- AIM -
Copy every line of the records below where the word "before" occurs.

- RECORDS SHOWN -
* START *
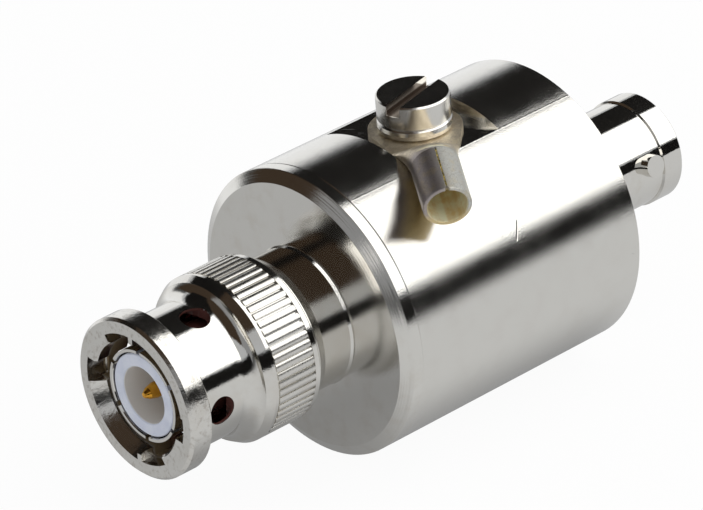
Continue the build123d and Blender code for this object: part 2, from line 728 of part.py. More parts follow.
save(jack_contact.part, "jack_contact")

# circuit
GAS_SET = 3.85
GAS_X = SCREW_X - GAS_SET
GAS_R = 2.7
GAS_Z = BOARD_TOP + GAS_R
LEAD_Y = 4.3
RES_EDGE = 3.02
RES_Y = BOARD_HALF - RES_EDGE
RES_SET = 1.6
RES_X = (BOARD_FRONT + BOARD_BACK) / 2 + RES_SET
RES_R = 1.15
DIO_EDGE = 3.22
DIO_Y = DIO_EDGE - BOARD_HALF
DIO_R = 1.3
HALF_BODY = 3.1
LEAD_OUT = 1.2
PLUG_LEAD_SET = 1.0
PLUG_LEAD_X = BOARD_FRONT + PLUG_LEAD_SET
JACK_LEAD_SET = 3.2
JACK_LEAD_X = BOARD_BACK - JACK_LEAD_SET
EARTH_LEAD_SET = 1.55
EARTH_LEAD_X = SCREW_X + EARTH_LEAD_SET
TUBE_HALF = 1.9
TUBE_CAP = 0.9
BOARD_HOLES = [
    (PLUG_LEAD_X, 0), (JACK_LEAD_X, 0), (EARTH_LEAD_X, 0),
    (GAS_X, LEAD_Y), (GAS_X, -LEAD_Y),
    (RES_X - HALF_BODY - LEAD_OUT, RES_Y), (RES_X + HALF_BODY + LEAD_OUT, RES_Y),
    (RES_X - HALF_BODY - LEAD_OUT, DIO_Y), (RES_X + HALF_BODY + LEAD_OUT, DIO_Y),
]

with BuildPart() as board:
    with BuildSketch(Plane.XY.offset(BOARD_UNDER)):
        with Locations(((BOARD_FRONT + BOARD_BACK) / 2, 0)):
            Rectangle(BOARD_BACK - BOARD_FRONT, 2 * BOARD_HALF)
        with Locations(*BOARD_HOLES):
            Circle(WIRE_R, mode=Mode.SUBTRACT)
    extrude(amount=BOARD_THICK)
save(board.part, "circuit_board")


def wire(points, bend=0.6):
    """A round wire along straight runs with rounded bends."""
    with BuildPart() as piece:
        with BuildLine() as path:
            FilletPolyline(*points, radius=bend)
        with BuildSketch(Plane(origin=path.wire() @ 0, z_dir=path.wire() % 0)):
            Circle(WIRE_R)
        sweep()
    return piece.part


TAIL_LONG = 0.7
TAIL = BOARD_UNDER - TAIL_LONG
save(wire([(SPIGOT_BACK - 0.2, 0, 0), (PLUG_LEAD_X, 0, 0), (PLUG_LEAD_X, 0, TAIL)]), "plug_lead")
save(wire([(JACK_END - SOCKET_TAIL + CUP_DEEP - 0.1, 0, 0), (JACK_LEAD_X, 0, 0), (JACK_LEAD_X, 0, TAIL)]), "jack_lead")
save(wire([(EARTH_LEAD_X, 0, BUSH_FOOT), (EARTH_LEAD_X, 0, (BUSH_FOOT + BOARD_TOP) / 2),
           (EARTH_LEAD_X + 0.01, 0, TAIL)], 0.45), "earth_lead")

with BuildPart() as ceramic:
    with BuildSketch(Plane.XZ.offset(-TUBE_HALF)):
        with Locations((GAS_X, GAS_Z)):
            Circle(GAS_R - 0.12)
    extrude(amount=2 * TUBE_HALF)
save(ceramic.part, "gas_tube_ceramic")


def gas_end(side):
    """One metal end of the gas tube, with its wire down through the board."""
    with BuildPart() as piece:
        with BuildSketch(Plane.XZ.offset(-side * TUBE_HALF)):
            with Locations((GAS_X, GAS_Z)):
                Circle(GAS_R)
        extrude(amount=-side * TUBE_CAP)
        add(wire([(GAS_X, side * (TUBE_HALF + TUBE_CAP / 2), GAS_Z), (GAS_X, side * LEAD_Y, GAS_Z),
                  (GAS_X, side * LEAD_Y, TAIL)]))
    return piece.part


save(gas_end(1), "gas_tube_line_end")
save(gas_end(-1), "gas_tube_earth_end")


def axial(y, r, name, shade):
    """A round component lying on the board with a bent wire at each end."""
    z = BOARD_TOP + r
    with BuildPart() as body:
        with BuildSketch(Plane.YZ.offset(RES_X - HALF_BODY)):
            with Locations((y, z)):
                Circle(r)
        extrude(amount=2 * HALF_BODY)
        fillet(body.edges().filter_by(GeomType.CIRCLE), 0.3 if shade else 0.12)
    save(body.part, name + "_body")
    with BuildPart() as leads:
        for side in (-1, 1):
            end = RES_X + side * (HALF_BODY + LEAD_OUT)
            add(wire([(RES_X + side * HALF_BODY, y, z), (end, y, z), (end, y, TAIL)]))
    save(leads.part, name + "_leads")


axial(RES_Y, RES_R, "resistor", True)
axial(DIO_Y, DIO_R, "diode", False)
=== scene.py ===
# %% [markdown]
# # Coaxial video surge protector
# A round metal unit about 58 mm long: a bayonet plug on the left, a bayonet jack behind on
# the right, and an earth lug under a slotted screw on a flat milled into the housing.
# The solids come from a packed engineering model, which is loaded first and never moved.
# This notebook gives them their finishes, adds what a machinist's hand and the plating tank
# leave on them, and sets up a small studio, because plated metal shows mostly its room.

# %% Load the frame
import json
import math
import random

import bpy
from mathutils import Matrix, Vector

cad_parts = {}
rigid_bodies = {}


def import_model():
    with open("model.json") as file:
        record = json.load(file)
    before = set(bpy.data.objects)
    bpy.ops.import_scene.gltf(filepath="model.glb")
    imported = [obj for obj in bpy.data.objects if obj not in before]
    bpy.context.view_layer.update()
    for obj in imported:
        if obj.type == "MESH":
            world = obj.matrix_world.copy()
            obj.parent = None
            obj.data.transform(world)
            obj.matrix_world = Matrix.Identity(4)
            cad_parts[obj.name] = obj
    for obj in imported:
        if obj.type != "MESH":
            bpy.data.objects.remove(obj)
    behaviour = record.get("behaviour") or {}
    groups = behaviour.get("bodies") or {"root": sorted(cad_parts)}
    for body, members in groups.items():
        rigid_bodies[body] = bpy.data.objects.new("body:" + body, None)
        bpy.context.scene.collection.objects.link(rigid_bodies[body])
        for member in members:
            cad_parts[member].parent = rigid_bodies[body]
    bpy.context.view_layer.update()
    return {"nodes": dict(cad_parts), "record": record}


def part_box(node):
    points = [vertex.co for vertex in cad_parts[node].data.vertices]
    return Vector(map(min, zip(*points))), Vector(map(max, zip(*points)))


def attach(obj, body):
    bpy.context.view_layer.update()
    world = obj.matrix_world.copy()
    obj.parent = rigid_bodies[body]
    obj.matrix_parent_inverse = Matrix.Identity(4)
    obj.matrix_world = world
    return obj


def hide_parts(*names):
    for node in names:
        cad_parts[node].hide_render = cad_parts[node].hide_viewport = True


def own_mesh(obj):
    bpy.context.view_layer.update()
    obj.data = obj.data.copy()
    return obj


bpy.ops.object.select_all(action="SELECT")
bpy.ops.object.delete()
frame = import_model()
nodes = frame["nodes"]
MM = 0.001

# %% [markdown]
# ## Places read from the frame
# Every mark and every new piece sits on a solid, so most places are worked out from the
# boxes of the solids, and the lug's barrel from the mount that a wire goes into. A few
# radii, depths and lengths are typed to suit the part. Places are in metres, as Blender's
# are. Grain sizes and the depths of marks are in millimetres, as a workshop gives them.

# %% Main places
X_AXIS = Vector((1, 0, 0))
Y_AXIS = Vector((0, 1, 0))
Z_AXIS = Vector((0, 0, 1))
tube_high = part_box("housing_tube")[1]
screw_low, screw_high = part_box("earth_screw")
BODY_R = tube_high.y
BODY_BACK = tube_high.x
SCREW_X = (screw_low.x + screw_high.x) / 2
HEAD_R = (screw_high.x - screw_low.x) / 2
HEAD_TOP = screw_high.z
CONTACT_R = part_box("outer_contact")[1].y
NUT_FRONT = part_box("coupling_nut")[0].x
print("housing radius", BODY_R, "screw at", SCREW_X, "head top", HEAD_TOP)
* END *
* START *
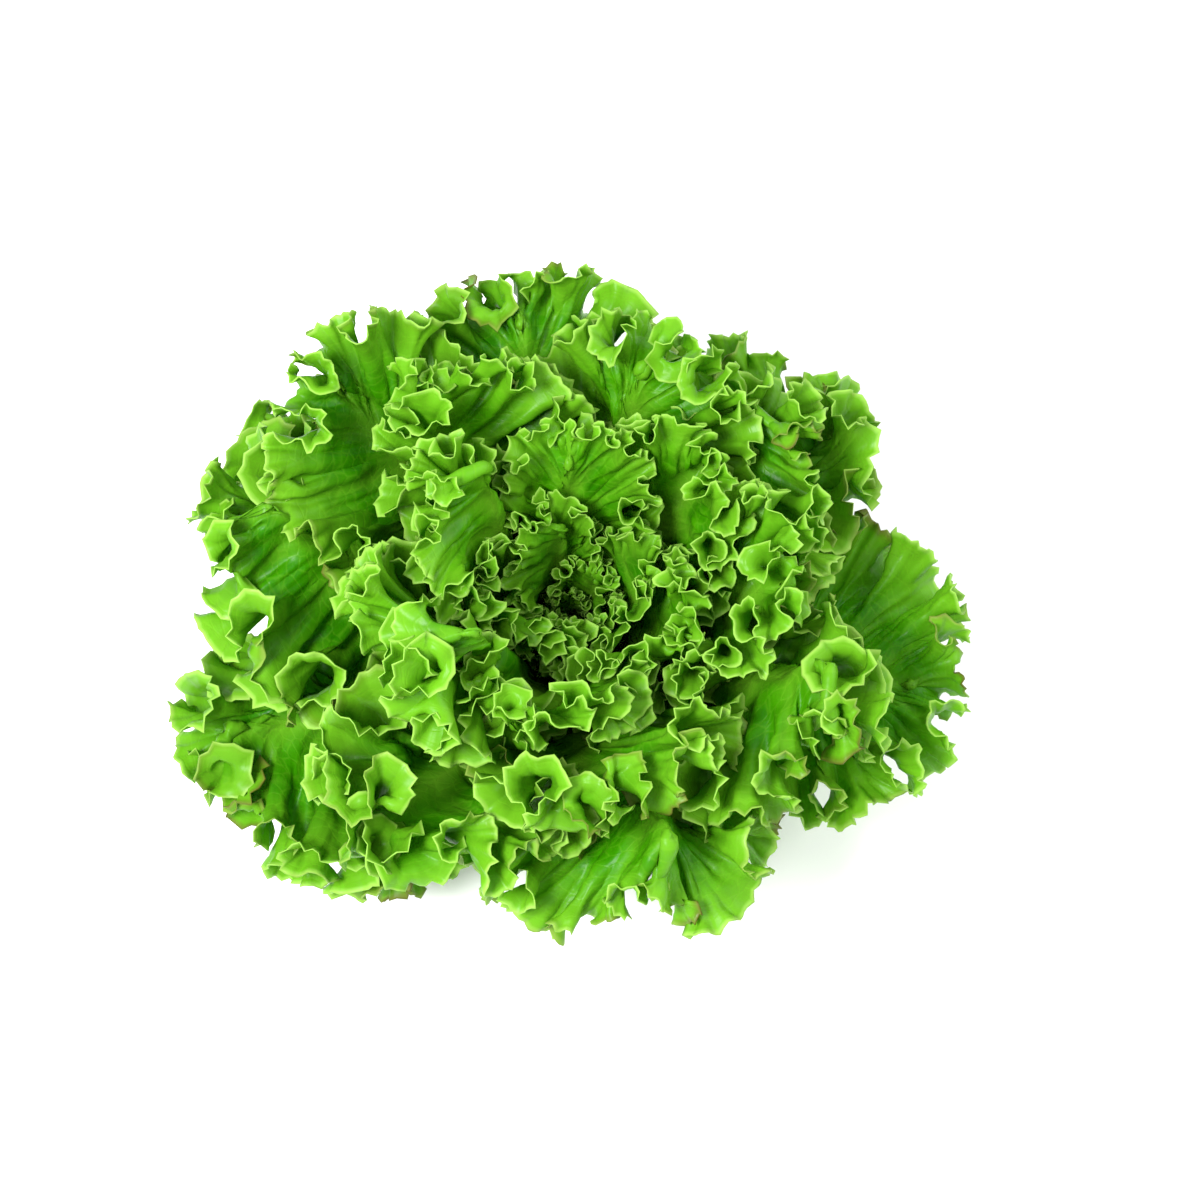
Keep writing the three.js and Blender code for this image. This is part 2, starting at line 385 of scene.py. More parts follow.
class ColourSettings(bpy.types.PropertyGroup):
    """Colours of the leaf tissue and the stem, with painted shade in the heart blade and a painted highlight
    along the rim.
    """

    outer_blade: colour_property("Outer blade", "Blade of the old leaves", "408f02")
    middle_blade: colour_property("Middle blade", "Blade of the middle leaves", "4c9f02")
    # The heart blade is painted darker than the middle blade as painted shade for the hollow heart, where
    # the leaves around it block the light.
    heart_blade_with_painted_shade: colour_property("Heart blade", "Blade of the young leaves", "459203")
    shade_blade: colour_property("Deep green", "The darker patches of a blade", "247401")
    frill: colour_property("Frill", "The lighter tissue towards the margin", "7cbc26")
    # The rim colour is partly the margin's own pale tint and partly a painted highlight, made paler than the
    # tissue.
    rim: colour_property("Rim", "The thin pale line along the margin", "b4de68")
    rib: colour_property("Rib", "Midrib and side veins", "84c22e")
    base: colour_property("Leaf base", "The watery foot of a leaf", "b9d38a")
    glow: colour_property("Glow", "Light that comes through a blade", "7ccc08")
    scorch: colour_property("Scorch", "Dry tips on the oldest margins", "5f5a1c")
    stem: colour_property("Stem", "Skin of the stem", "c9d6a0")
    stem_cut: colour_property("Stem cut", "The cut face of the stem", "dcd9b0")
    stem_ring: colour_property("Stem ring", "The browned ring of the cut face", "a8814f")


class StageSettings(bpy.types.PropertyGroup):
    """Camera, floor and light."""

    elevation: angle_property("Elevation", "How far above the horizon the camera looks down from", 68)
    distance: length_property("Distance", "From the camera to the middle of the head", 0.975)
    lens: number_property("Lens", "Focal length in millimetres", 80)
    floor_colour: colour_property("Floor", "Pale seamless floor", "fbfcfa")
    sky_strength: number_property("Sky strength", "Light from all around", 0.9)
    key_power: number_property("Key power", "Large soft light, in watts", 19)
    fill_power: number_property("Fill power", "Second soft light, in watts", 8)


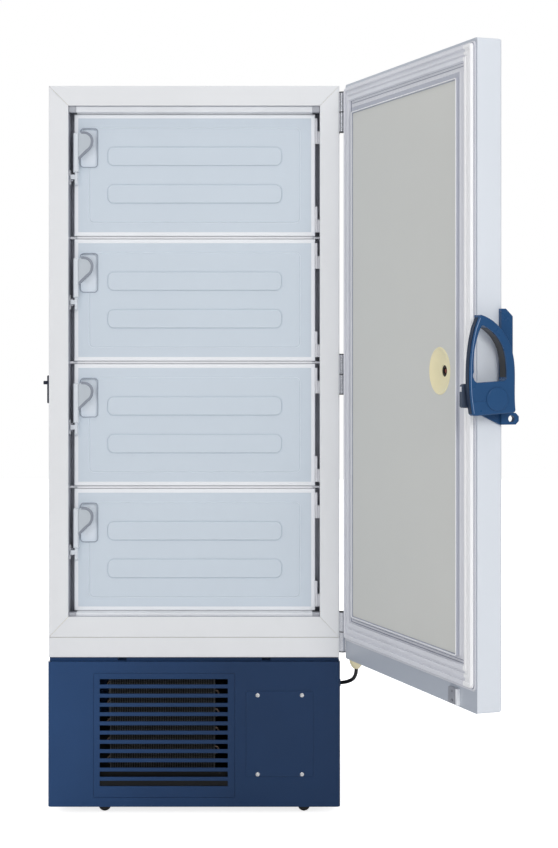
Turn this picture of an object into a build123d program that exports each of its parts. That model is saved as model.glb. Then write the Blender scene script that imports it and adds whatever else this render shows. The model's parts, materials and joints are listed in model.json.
* END *
- RESULT -
    before = set(bpy.data.objects)
    imported = [obj for obj in bpy.data.objects if obj not in before]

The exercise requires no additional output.